Collect every line that includes the string "FreeCAD".
____
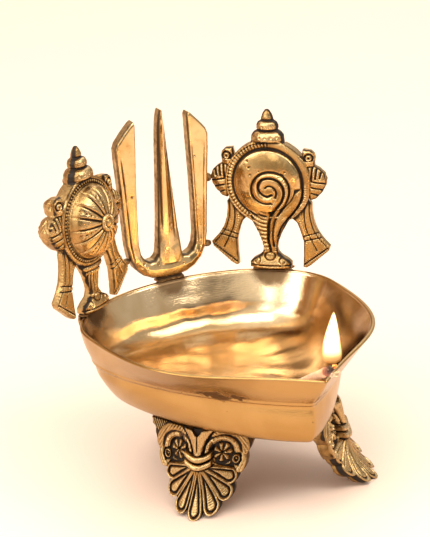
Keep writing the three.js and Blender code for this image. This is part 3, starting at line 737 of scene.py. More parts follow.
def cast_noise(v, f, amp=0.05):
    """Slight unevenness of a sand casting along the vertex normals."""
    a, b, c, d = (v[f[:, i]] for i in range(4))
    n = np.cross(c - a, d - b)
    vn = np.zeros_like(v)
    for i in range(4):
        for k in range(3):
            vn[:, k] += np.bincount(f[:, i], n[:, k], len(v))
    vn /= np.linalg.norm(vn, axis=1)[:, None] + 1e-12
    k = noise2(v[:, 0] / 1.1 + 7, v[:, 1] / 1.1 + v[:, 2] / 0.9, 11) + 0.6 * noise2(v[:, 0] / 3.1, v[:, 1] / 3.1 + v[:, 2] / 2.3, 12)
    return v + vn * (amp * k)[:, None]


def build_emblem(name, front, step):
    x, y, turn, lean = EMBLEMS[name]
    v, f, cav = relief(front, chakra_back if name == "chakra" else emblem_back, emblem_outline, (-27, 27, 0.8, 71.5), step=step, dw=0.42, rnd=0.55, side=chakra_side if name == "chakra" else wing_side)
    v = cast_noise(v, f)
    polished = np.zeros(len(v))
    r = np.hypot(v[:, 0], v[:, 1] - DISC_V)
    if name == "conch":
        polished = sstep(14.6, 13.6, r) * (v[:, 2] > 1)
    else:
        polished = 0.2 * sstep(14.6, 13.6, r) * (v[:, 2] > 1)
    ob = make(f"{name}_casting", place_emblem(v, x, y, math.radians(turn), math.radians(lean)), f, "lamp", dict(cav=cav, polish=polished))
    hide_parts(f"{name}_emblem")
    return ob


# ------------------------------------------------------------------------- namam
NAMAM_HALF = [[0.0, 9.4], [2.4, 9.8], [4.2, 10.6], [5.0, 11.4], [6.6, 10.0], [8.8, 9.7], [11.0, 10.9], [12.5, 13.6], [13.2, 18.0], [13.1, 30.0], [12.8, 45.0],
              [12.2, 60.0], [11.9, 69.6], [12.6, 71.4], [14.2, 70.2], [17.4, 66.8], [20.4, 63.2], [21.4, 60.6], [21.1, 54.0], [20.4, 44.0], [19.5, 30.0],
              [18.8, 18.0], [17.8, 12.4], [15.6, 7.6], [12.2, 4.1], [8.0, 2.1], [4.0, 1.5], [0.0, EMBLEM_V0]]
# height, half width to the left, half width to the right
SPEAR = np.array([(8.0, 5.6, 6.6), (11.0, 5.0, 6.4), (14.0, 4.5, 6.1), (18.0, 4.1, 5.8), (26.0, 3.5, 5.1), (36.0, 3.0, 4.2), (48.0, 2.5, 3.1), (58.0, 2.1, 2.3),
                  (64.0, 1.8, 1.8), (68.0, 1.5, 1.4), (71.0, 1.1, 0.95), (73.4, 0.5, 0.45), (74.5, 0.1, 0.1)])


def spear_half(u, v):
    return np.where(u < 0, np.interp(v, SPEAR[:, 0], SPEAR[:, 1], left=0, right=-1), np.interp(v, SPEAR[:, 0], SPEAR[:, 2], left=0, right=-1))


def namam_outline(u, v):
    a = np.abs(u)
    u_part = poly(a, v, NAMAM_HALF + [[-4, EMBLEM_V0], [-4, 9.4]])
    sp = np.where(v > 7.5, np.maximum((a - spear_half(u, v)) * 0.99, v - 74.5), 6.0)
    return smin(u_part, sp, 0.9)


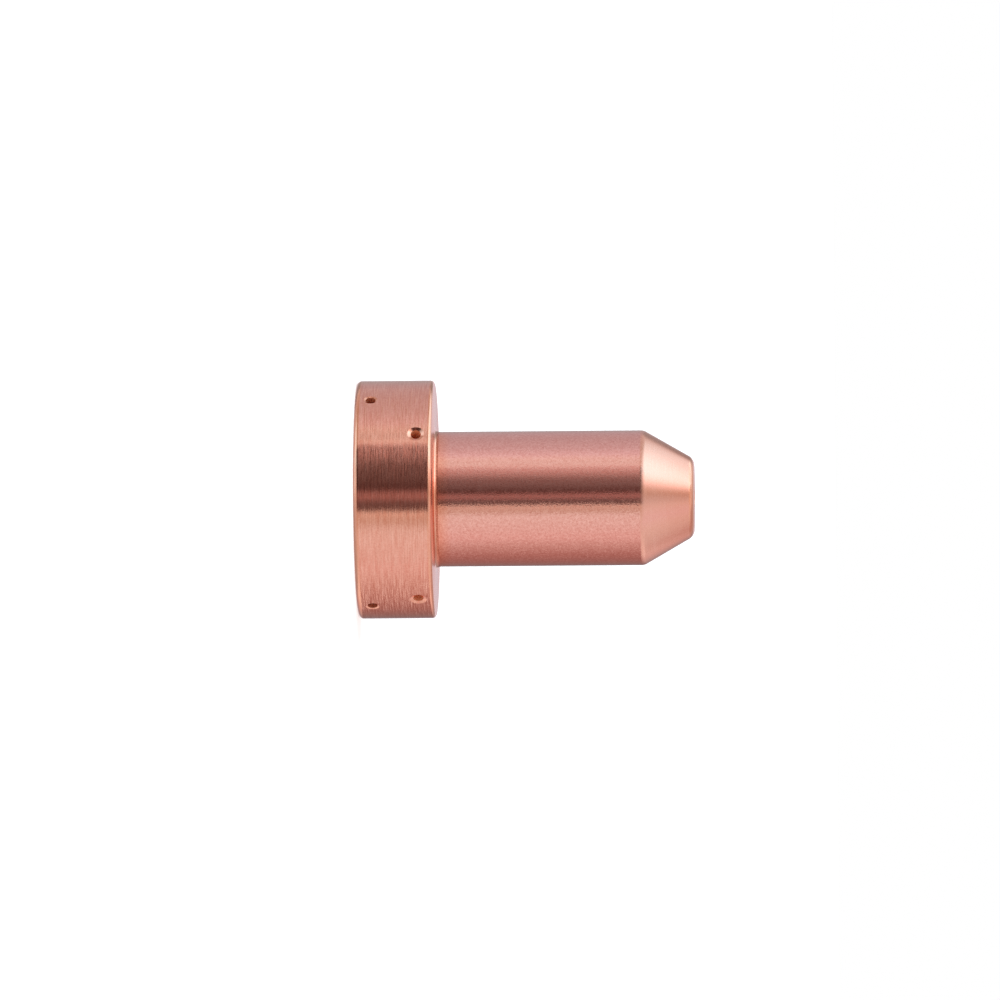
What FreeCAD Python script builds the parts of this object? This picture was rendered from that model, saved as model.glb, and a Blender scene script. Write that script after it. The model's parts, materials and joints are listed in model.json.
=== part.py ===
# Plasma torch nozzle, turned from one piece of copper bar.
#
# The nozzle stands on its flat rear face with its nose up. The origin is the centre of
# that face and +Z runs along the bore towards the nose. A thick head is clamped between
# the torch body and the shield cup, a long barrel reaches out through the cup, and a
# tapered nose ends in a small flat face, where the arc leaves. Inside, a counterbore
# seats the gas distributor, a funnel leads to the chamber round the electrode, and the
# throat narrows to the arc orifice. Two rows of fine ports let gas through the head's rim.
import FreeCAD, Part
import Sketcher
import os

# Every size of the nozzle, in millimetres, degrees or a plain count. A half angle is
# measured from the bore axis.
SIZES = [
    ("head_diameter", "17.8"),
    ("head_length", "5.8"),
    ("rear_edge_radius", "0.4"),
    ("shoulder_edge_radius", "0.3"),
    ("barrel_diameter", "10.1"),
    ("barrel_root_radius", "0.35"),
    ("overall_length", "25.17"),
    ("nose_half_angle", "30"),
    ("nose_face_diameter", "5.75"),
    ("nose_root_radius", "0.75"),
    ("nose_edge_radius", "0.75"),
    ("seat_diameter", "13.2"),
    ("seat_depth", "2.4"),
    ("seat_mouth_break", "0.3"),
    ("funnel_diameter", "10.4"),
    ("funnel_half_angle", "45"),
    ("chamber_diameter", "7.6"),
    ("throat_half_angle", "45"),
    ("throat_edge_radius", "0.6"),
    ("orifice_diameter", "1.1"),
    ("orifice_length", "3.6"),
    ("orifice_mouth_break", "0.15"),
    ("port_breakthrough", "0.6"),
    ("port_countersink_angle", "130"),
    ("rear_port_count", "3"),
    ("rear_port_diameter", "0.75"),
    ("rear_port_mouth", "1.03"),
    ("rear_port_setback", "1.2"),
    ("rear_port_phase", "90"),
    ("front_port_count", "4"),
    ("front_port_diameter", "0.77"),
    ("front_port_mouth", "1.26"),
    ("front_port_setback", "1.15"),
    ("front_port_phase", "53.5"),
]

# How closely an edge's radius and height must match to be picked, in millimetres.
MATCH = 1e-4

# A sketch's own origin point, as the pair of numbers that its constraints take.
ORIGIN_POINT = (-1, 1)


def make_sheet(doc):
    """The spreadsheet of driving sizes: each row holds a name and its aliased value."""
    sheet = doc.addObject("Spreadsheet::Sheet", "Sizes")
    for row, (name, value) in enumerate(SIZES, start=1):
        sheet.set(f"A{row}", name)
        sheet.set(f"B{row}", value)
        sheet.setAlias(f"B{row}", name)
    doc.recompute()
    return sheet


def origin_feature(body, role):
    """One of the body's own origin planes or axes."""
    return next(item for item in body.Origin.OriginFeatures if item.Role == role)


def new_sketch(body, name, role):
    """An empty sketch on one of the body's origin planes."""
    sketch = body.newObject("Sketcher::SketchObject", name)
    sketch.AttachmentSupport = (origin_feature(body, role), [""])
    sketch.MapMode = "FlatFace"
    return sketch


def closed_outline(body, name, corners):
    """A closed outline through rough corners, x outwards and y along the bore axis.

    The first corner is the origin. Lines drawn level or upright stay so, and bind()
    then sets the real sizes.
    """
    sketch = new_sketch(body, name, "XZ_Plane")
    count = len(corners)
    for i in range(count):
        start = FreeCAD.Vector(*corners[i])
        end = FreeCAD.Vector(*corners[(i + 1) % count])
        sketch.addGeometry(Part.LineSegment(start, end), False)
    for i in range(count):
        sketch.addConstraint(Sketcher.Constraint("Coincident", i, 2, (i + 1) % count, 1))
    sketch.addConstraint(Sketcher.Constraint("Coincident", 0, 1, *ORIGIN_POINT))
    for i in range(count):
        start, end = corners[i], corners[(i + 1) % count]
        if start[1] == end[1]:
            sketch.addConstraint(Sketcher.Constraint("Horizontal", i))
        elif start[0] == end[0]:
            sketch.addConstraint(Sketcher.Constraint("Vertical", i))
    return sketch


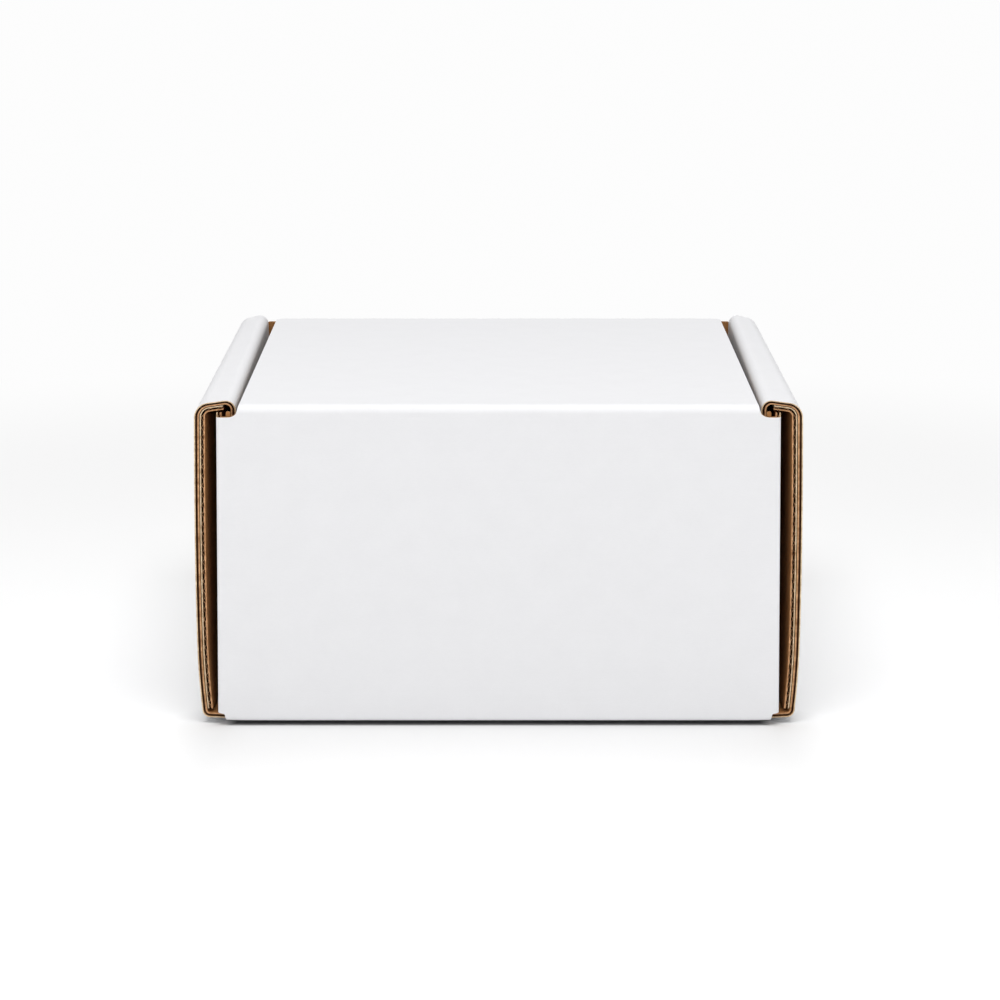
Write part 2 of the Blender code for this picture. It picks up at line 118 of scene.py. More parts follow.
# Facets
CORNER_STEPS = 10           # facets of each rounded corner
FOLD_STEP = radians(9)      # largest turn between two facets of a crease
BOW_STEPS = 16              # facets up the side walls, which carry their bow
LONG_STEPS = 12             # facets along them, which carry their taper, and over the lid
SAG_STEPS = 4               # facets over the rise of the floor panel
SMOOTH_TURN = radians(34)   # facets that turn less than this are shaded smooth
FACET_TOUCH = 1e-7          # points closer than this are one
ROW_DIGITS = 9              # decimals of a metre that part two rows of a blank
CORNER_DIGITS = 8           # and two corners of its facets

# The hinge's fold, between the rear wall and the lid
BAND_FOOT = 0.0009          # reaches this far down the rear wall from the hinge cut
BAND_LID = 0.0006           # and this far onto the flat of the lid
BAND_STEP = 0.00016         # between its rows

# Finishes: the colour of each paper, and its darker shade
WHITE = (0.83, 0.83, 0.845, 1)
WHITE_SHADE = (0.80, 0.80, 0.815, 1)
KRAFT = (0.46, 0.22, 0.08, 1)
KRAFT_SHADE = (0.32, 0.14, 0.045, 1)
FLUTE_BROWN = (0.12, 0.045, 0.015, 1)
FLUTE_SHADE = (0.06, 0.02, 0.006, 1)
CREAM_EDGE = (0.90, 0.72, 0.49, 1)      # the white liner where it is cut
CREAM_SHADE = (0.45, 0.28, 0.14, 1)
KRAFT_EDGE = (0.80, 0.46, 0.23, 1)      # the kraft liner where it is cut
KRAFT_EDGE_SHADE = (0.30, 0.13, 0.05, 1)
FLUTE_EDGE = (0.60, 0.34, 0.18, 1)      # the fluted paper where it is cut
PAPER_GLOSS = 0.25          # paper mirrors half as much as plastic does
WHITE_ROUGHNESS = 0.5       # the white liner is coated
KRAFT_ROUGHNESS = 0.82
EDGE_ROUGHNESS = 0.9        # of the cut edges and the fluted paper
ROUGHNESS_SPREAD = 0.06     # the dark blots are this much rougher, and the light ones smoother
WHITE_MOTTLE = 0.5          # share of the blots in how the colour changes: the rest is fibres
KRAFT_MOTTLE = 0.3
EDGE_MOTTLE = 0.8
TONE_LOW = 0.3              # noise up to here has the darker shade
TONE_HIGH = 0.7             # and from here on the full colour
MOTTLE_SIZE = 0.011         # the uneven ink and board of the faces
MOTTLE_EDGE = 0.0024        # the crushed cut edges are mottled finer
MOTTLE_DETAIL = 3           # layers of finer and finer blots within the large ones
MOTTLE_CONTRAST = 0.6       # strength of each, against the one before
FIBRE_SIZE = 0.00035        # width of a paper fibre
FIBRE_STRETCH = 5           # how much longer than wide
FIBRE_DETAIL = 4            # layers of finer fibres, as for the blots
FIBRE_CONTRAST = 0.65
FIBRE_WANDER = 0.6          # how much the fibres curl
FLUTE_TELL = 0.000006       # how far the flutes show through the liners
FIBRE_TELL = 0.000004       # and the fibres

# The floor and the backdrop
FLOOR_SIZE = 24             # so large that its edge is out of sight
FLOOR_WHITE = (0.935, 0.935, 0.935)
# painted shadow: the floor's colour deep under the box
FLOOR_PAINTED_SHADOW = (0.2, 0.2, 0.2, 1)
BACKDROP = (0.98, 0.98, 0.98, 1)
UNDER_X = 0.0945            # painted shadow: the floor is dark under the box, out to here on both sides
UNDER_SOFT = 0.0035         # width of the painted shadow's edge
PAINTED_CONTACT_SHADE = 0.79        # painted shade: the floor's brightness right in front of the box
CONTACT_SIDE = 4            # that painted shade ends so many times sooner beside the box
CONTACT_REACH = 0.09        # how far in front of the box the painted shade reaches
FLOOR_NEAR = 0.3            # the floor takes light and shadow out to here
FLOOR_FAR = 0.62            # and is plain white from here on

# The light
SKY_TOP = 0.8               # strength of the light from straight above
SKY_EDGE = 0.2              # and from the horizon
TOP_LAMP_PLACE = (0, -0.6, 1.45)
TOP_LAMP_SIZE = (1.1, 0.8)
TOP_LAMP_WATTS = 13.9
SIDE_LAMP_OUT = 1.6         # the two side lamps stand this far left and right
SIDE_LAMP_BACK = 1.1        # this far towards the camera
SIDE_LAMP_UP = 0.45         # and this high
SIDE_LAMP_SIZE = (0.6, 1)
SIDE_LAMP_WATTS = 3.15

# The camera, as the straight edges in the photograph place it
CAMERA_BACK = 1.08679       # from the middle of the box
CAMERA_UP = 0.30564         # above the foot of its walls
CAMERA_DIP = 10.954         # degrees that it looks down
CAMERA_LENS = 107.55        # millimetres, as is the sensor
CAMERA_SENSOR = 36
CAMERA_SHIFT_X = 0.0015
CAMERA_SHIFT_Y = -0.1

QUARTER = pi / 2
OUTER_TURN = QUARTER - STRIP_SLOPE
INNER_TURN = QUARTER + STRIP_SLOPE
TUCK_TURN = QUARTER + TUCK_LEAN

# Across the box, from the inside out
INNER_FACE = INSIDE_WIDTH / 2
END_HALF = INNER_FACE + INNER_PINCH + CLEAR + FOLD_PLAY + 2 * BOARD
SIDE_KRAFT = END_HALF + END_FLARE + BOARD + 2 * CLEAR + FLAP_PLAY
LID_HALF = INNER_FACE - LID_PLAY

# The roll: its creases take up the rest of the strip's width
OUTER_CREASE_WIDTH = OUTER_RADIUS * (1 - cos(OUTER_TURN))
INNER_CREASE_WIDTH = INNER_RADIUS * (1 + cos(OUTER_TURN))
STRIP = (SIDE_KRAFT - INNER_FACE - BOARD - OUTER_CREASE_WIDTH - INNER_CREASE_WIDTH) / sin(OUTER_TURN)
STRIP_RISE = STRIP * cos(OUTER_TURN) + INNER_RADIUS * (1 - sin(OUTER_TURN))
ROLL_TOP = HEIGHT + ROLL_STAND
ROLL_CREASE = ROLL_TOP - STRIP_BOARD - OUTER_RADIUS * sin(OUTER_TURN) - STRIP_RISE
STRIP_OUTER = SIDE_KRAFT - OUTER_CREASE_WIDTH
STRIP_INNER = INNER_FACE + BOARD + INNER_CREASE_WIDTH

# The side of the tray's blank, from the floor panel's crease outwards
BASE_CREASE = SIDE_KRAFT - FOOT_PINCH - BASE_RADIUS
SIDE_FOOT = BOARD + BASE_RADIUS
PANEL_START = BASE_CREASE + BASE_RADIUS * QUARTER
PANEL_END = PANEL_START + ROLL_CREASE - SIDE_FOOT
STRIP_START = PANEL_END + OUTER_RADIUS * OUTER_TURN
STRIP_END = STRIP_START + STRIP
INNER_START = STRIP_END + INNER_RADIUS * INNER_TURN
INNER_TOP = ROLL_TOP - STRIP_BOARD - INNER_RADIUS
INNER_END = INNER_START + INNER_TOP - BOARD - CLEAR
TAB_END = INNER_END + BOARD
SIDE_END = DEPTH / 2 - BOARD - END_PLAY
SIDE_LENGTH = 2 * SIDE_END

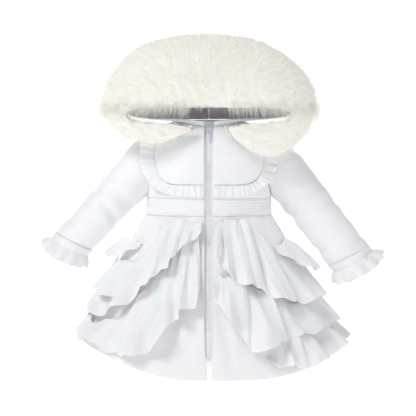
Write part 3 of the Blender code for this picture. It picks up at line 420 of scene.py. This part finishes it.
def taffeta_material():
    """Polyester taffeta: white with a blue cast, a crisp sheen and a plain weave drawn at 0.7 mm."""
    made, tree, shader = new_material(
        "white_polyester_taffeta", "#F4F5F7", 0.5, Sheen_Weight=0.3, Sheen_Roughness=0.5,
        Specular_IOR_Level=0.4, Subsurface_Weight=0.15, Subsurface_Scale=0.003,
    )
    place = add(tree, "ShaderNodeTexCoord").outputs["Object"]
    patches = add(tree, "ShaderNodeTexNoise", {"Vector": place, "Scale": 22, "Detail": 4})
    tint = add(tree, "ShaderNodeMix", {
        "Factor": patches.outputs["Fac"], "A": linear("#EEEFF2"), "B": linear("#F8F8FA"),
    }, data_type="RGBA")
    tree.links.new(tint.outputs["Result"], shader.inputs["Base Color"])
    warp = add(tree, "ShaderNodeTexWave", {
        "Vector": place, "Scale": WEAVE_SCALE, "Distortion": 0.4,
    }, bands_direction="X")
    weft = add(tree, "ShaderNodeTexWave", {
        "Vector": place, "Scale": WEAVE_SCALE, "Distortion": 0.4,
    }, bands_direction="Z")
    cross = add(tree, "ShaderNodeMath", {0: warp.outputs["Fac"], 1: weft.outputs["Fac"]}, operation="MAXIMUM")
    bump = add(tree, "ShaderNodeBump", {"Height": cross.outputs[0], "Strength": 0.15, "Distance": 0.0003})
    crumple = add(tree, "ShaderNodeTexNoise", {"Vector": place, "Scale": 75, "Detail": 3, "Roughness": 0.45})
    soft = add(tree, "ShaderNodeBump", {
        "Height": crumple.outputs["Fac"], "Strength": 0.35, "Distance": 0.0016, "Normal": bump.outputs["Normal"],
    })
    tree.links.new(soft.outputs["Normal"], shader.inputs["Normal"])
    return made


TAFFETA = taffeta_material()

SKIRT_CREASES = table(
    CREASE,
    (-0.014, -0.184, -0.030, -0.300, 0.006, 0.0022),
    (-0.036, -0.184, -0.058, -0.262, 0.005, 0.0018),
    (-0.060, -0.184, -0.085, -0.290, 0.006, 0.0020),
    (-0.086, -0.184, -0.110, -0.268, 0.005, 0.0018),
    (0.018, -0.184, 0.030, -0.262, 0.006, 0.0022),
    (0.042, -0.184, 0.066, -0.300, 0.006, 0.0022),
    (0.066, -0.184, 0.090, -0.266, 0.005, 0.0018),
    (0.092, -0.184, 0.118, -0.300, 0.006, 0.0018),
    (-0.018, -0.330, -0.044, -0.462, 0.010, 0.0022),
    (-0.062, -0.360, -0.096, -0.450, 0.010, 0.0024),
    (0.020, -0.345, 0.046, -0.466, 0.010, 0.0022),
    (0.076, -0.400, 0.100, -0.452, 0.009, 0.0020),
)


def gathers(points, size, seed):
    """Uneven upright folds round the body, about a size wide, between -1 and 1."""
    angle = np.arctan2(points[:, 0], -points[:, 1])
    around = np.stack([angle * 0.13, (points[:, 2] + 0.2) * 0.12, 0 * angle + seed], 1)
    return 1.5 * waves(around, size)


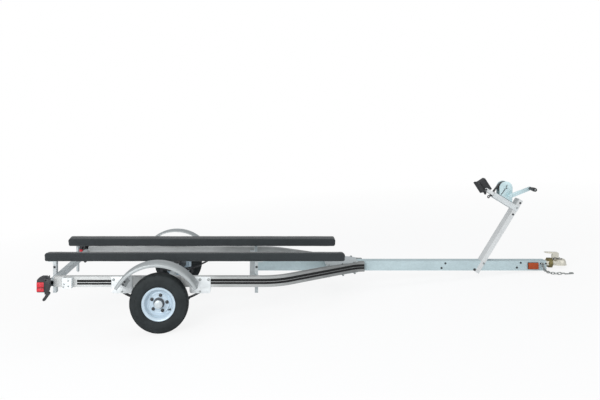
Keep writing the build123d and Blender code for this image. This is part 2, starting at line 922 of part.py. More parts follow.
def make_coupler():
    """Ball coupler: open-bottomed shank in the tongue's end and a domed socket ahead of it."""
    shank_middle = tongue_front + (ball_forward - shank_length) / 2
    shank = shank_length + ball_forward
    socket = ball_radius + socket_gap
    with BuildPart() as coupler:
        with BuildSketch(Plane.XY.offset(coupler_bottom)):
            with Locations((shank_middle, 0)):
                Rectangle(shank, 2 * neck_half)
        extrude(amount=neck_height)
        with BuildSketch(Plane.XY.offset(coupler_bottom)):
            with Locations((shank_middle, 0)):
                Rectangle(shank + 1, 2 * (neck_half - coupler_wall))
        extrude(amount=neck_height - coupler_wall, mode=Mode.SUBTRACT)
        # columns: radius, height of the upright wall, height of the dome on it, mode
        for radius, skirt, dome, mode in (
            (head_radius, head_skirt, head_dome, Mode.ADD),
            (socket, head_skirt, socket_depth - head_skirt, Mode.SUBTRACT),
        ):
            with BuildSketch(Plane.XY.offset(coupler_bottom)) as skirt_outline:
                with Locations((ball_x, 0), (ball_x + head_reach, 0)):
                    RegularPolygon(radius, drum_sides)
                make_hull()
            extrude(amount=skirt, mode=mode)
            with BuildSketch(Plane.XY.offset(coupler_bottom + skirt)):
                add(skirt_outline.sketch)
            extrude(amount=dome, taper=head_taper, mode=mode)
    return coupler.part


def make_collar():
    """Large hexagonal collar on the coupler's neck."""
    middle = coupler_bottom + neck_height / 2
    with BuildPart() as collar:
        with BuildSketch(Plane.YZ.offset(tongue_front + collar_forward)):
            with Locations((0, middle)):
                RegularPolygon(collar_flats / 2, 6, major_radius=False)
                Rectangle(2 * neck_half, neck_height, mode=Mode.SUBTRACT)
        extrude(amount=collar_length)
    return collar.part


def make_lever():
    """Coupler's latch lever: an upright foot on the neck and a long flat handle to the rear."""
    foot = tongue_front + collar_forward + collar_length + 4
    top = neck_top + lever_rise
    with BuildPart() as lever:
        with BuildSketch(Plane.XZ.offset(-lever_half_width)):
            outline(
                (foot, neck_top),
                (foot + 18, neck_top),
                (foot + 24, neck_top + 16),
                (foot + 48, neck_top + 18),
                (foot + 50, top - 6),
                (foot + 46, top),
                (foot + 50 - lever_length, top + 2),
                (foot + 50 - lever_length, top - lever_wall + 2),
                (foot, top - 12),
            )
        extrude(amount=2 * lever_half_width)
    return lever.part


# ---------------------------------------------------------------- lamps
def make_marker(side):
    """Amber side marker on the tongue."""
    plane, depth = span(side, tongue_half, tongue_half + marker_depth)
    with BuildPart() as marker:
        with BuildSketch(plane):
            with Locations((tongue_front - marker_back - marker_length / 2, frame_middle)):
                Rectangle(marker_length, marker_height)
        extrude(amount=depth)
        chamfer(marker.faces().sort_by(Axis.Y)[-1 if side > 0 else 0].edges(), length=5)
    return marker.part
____
Reply to the task:
What FreeCAD Python script builds the parts of this object? This picture was rendered from that model, saved as model.glb, and a Blender scene script. Write that script after it. The model's parts, materials and joints are listed in model.json.
import FreeCAD, Part
        start = FreeCAD.Vector(*corners[i])
        end = FreeCAD.Vector(*corners[(i + 1) % count])